Do I express confidence in my athlete? Am I Open to Feedback about my role as a parent? Do I encourage my son/daughter to seek feedback from many different sources?

  1. Be a role-model. Be open to feedback yourself. Ask your athlete for feedback about your role in their athletic pursuits. For example, ask in what ways your participation helpful or not helpful.
  2. Focus feedback on behavior, not the person (see Self-Worth). Instead of saying, “You are …,” say, “Your behavior was …” This approach focuses on development and support, it avoids a sense of personal criticism.


How well does your athlete implement goals? Is his or her Goal Implementation MSA score high or low? What are your athlete’s Goal Implementation BITEs?

  1. When it is necessary to set less challenging goals because a goal is not being met, be sure your athlete recognizes that the less challenging goals are really sub-goals on the path to achieving the original more challenging goal. Avoid negative comments and BITEs about your athlete’s character, innate ability, or self-worth.
  2. When obstacles occur, assist your athlete with the implementation of the plan established to overcome the obstacle. Reinforce the value of goal implementation planning, comment positively on their ability to continue making progress toward their goal, despite the obstacle (Personal Control).


How well does your athlete set goals? Is his or her Goal Setting MSA score high or low? What are your athlete’s Goal Setting BITEs?

  1. Recognize and even reward your athlete for meeting his or her short-term sub-goals. Recognition is a surprisingly strong “reward” that a parent can provide.
  2. Help your athlete focus on short-term goals and their alignment with longer term goal(s) by discussing them and ensuring he/she understands and believes in his or her short and long-term goals.



Does your athlete have strong Personal Control? Is his or her Personal Control MSA score high or low? In what situations is the score high and in what situations is it low? How are your athlete’s Personal Control BITEs different in the different situations, if at all?

  1. Working with your athlete’s cooperation and consent, make a list of your athlete’s Personal Control BITEs especially those that occur in the face of frustrations, obstacles, and setbacks. Identify which ones are positive and helpful for building a sense of personal control over events and which are not helpful.
  2. Note tendencies in your athlete to diminish the credit she/he deserves for success. Find opportunities to discuss when your athlete performed well, made a good play, performed well in the clutch, etc. Describe specific actions, behaviors, and reasons (BITEs) why your athlete was responsible for his/her own success. Ask your athlete to describe in his/her own words what he/she did well that caused their success. If you have videos of your athlete they can be used effectively in this manner. The discussion must be sincere, accurate, and believable to you and your athlete.


Does your athlete have strong Leadership skills? Is his or her Leadership MSA score high or low? In what situations is the score high and in what situations is it low? Identify where Leadership scores are high and low. The more situations in which your athlete scores well the more she/he is a leader.
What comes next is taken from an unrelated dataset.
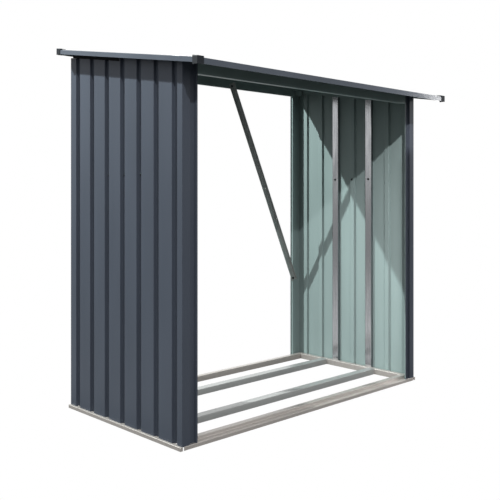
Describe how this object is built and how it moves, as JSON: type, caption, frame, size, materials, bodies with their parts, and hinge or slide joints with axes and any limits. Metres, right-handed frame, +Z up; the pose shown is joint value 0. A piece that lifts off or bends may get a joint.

  1. If your athlete is in a leadership role, especially help them develop Goal Setting, Goal Implementation, and Open to Feedback skills. Leaders set and implement team goals and hold others accountable for achieving them by providing constructive feedback.
  2. Consider your own leadership skills as a parent. Are you a role-model for the mental skills? Are you strong in Goal Setting, Goal Implementation, and Open to Feedback? Do you exhibit these mental skills? Do you encourage and develop them in your athlete(s) by providing constructive feedback on the mental skills?


What motivates your athlete to improve his or her skills? What motivates your athlete to learn more about their knowledge and strategy about the game? Do you or your athlete tend to compare your athlete's performance to that of his or her teammates?

  1. When speaking with your athlete use specific examples and factual information about improvements or lack of improvement in behavior compared to earlier examples. Include the athlete in the selection and identification of examples and factual information.
  2. Discuss your athlete’s BITEs after games and competitions. He or she may be appraising or evaluating his or her performance on what others will say about his or her performance, especially what you as the parent will say or think.


How does your athlete monitor his or her improvement and progress? What are your athlete's BITEs after achieving a goal? After failing to achieve a goal?

  1. Gather factual evidence (statistics and examples from actual performances) to support your athlete’s statements of satisfaction with their performance.
  2. Express your satisfaction with your athlete’s progress toward achieving short and long-term goals. Use concrete examples of the success.


In which areas does my athlete have high Self-Worth? How can I achieve the proper balance of praise and criticism?

  1. Self-worth is enhanced by creating a positive atmosphere during practice and games and providing positive support to your athlete (on and off the field), especially in times of setbacks.
  2. When criticizing behavior or performance that requires improvement, criticize the behavior and not the athlete. For example, instead of saying, “Annie, you’re a sore sport when you refuse to talk to anyone after making a mistake” say, “Annie, refusing to talk to anyone after making a mistake increases the bad feelings and can offend your friends. Remember last week in the same situation you succeeded – you can succeed again next time.”


In which areas does my athlete have high Task Confidence? How can I model Task Confidence positively?

  1. Recognize skills and situations where your son or daughter has a high level of task confidence (e.g., math skills or Wii bowling). Help your son or daughter become self-aware of his/her task confidence by discussing it (see Open to Feedback). Reinforce and describe the skill/task confidence he/she experiences while performing successfully, expectation of success, enjoyment, and absence of anxiety.
  2. When your son or daughter experience a setback for a skill/task being developed, be aware of negative thinking and the potential for him/her to build failure expectations. Remind your son or daughter of successes of the past and focus on expectations of success in the future.